= Stated goal =
Starting from the line containing "Describe how this", write out every remaining line exactly, the last one included.

= Given information =

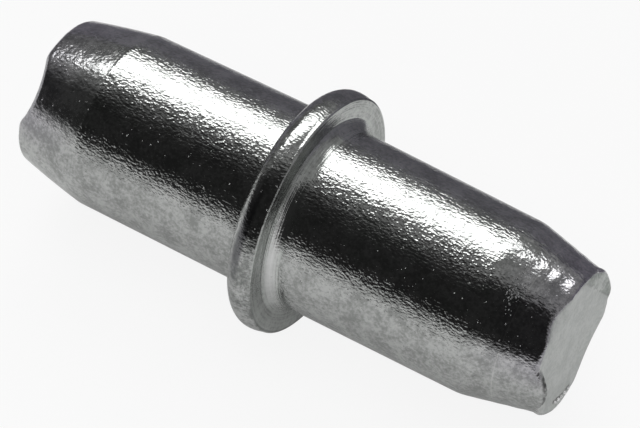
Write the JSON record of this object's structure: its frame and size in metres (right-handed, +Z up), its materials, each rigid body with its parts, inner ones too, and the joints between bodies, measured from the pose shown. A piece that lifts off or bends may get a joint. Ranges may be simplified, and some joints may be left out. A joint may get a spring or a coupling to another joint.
{
  "type": "shelf support pin",
  "caption": "Cold-headed steel shelf support pin: a collar part-way along, a shank each side of it, and both ends tapered and cropped.",
  "frame": {"origin": "on the pin's axis, where the back of the collar crosses it", "axes": "+X along the pin, out of the cabinet side towards the shelf; +Z up; +Y to the left of someone looking along +X"},
  "size_m": [0.0159, 0.0068, 0.0067],
  "materials": {
    "zinc_plated_steel": "bright zinc plating over cold-headed steel, finely dimpled, matt where the ends were cropped"
  },
  "bodies": {
    "root": {"support_pin": "zinc_plated_steel"}
  },
  "joints": []
}
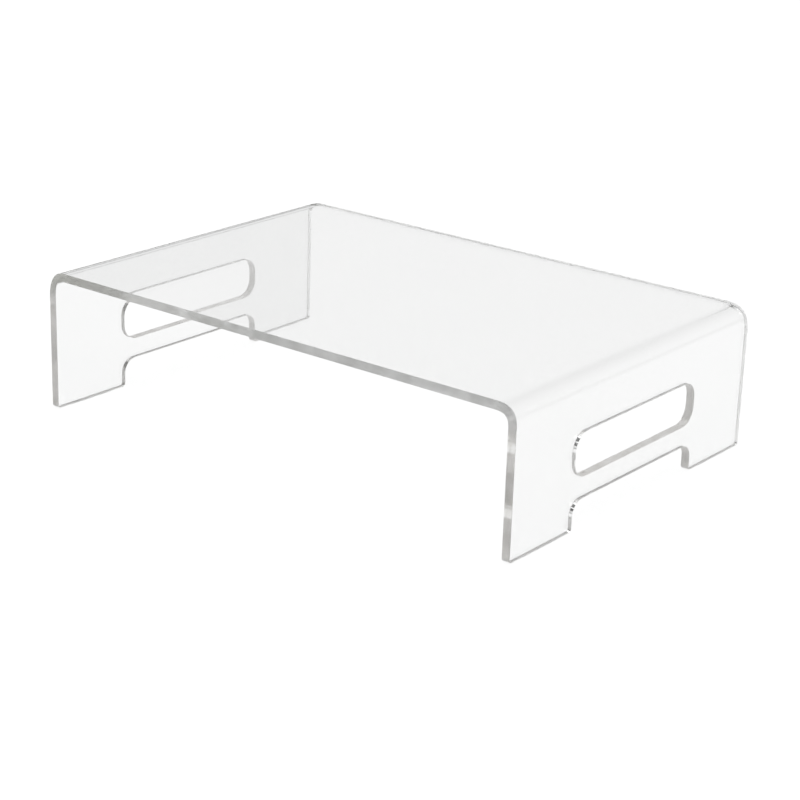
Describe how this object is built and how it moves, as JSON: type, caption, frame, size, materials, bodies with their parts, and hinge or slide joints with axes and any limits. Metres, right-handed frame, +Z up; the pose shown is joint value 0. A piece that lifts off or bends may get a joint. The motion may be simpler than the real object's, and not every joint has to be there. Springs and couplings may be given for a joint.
{
  "type": "monitor riser stand",
  "caption": "Clear acrylic desk riser: a sheet bent into a low bridge with a flat deck, two side legs, hand slots, open cable notches between the feet, and thin anti-slip pads.",
  "frame": {"origin": "on the desk, under the centre of the deck", "axes": "+X to the right along the deck's long side, +Y from the front edge to the back edge, +Z up out of the deck"},
  "size_m": [0.4, 0.272, 0.1016],
  "materials": {
    "clear_acrylic": "clear, polished faces and satin cut edges",
    "clear_silicone": "clear, soft, slightly cloudy"
  },
  "bodies": {
    "root": {"bent_sheet": "clear_acrylic", "anti_slip_pad_front_left": "clear_silicone", "anti_slip_pad_front_right": "clear_silicone", "anti_slip_pad_rear_left": "clear_silicone", "anti_slip_pad_rear_right": "clear_silicone"}
  },
  "joints": []
}
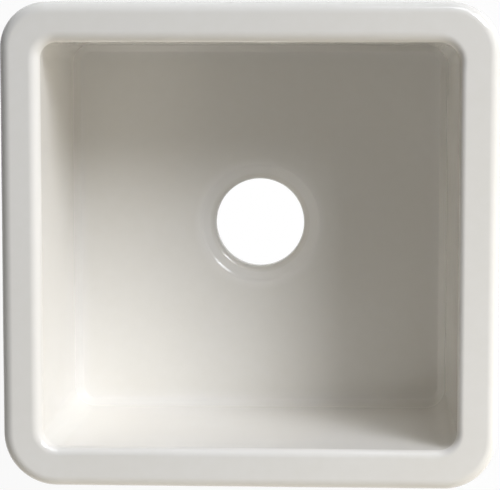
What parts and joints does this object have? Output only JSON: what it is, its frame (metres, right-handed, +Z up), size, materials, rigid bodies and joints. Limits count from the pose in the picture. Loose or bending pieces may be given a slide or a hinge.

= Answer to the task =
Describe how this object is built and how it moves, as JSON: type, caption, frame, size, materials, bodies with their parts, and hinge or slide joints with axes and any limits. Metres, right-handed frame, +Z up; the pose shown is joint value 0. A piece that lifts off or bends may get a joint. The motion may be simpler than the real object's, and not every joint has to be there. Springs and couplings may be given for a joint.
{
  "type": "monitor riser stand",
  "caption": "Clear acrylic desk riser: a sheet bent into a low bridge with a flat deck, two side legs, hand slots, open cable notches between the feet, and thin anti-slip pads.",
  "frame": {"origin": "on the desk, under the centre of the deck", "axes": "+X to the right along the deck's long side, +Y from the front edge to the back edge, +Z up out of the deck"},
  "size_m": [0.4, 0.272, 0.1016],
  "materials": {
    "clear_acrylic": "clear, polished faces and satin cut edges",
    "clear_silicone": "clear, soft, slightly cloudy"
  },
  "bodies": {
    "root": {"bent_sheet": "clear_acrylic", "anti_slip_pad_front_left": "clear_silicone", "anti_slip_pad_front_right": "clear_silicone", "anti_slip_pad_rear_left": "clear_silicone", "anti_slip_pad_rear_right": "clear_silicone"}
  },
  "joints": []
}
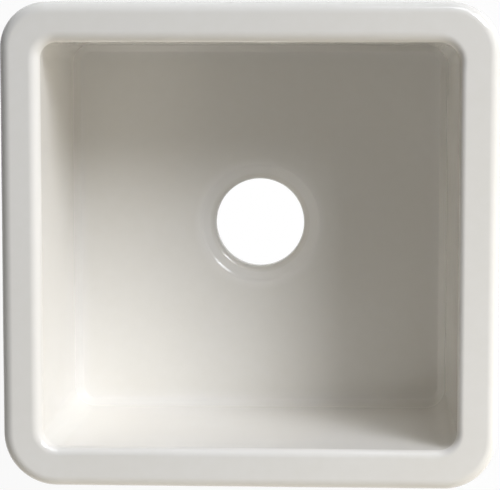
What parts and joints does this object have? Output only JSON: what it is, its frame (metres, right-handed, +Z up), size, materials, rigid bodies and joints. Limits count from the pose in the picture. Loose or bending pieces may be given a slide or a hinge.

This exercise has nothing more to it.